Ave u got a link to the U105 qualifier please ?

:thumbup1:


----------



## strangey (Jun 4, 2009)

TAT 70 said:


> Good man.
> 
> Ave u got a link to the U105 qualifier please ?
> 
> :thumbup1:


 not yet mate giger craig asked if we wanted to host it at ironworx as he is doing the englands this year iv not heard anything since. but as soon as i hear anything il let you know Will


----------



## strangey (Jun 4, 2009)

just a cardio sesh today 30mins on the xtrainer 20mins up hill walking on the tredmill and 500m sprint on the rower


----------



## Pete1436114491 (Nov 3, 2003)

Hi Strangey. Just interested as to what natural strongman comps there are going to be next year, and what/where the Natural Strongest Man comp is? I've done 2 light novice comps, but would like to see how I'd fair against other naturals. Still pretty poorly no doubt! ha ha


----------



## BLUTOS (Mar 5, 2005)

Good for you mate, plus why not enter any comp just to get experience of the lifts and the pace of the contest, dont matter if the other fellas are using cos you just want to keep besting your own PB's etc.


----------



## Pete1436114491 (Nov 3, 2003)

BLUTOS said:


> Good for you mate, plus why not enter any comp just to get experience of the lifts and the pace of the contest, dont matter if the other fellas are using cos you just want to keep besting your own PB's etc.


Totally agree, that's the plan for me, but also interested as to what/where the natural comps are, as the only one I heard of was this summer somewhere down south run by Glen Danbury I think.
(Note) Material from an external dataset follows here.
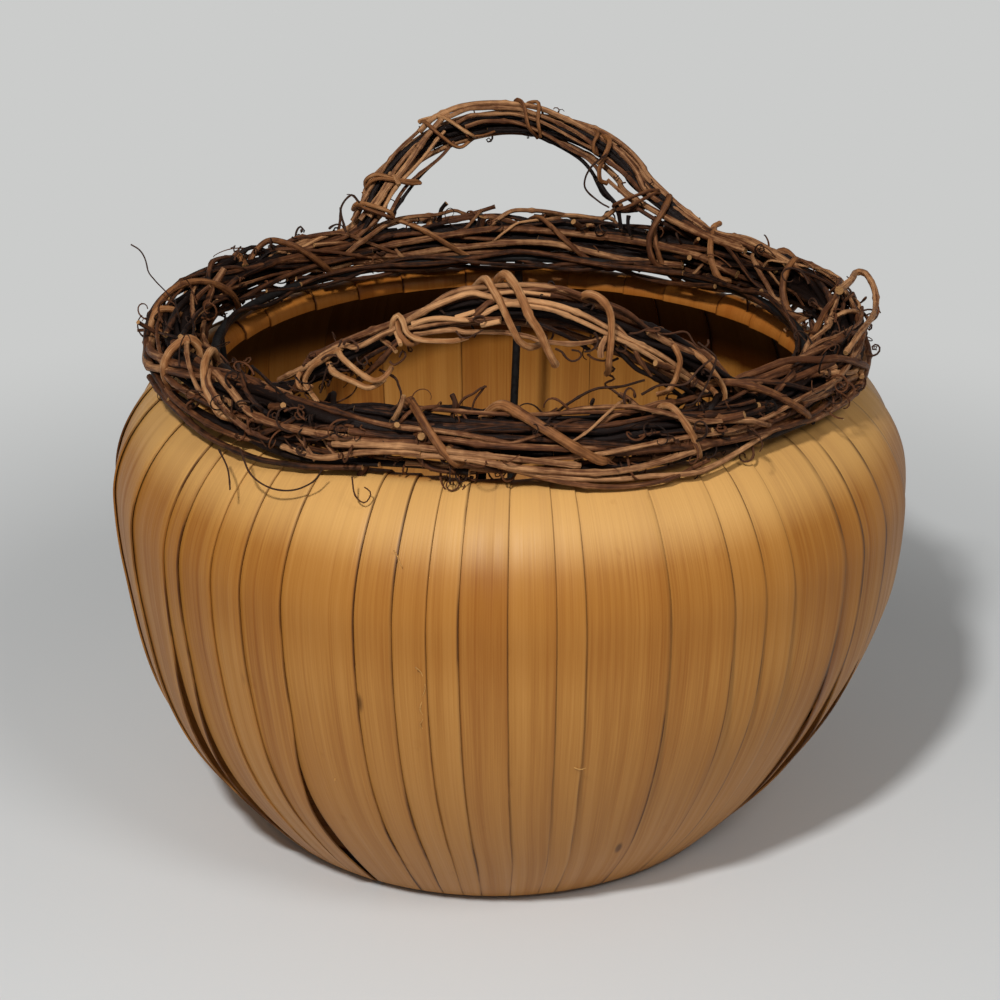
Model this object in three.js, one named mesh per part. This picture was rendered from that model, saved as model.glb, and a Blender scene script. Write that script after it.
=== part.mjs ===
// A basket of thin wood strips bowed over a wire frame, with a wreath of twisted vines round
// its mouth and two vine handles.
// Millimetres, +Z up. The origin is under the middle of the belly, on the plane that the basket
// rests on. The base sits a little to the left of it, as the hand-made body leans.
// The front of the basket faces -Y.

import * as THREE from "three";

// Main sizes of the bowed body, along the middle of a strip's thickness: across the belly, and
// up to the top of the lip
const BELLY_DIAMETER = 272.6;
const BODY_HEIGHT = 160.5;

// Shape of the body, in proportion to its main sizes
const BELLY_RADIUS = BELLY_DIAMETER / 2;
const BASE_RADIUS = 0.609 * BELLY_RADIUS;
const LIP_RADIUS = 0.7924 * BELLY_RADIUS;
const BELLY_HEIGHT = 0.754 * BODY_HEIGHT;

// Folds at the ends of the strips
const BASE_CORNER_RADIUS = 5;
const BASE_FLARE_ANGLE = 47;
const BASE_FOLD_LENGTH = 21;
const LIP_ROLL_RADIUS = 5;
const LIP_FOLD_LENGTH = 1;

// The lower body stands to one side: fully so up to one height, and not at all above another
const BASE_SHIFT = -5.3;
const SHIFT_FADES_FROM = 0.22 * BODY_HEIGHT;
const SHIFT_FADES_TO = 0.59 * BODY_HEIGHT;

// The strips run askew below one height: at the base they have turned this many degrees
const BASE_TWIST_ANGLE = 5;
const TWIST_FADES_TO = 0.6 * BODY_HEIGHT;

// How far the bowed curve holds its direction as it leaves the base, the belly and the lip
const FLARE_PULL = 0.323 * BELLY_RADIUS;
const BELLY_PULL_BELOW = 0.3115 * BODY_HEIGHT;
const BELLY_PULL_ABOVE = 0.1246 * BODY_HEIGHT;
const SHOULDER_PULL = 0.0734 * BELLY_RADIUS;

// Wood strips. The front ones show these widths at the belly, from left to right, and the ones
// round the back share what is left of the belly, wider and narrower in turn.
const STRIP_THICKNESS = 0.9;
const STRIP_LAP = 2.5;
const STRIP_SIDE_GAP = 0.4;
const STRIP_LAP_GAP = 0.6;
const FRONT_START_ANGLE = -156;
const FRONT_STRIPS_SHOW = [
  26.2, 8.8, 16.7, 13.1, 16.2, 25.2, 12.1, 10.5, 9.8, 14.7,
  14.5, 9, 26.4, 21.9, 12.1, 11.9, 25.7, 11.7, 18.3,
];
const BACK_STRIP_COUNT = 20;
const BACK_WIDTH_VARIATION = 0.2;
const BACK_WIDTH_RHYTHM = 2.4;

// Wire frame and base board
const WIRE_DIAMETER = 3;
const POST_ANGLES = { front: -95, right: -4, back: 88, left: 176 };
const BOARD_THICKNESS = 3;
const BOARD_RING_GAP = 0.5;
const SEAT_GAP = 0.3;

// Wreath: vines laid round a core vine, held by one binding vine
const WREATH_BEYOND_LIP_SIDE = 4;
const WREATH_INSIDE_LIP_FRONT = 2;
const VINE_DIAMETER = 4.2;
const CORE_VINE_DIAMETER = 5.6;
const WREATH_LAY_RADIUS = 5.5;
const WREATH_OUTER_TURNS = 7;
const WREATH_FIRST_VINE_TURNS = 4;
const WREATH_TWISTS = 1;
const WREATH_END_GAP = 8;
const BINDING_DIAMETER = 3;
const BINDING_GAP = 0.35;
const BINDING_PITCH = 36;
const UPPER_RING_DROP_ANGLE = 23;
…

Just wondered if there are others.


----------



## strangey (Jun 4, 2009)

i know there are at least 2 the britains naturals(run buy the bnbf) and the iowa comp in cornwall blutos has got a point get yourself in the mix with at the guys on the gear most of the guys i train with are on gear and im not too far behind them. im sliming down at the min cuz i think 105's is the only way i can compete and stay natural.


----------



## Robbo90 (Mar 6, 2008)

Do you know any details for the natural U105s this year mate? I really fancy giving one a go.


----------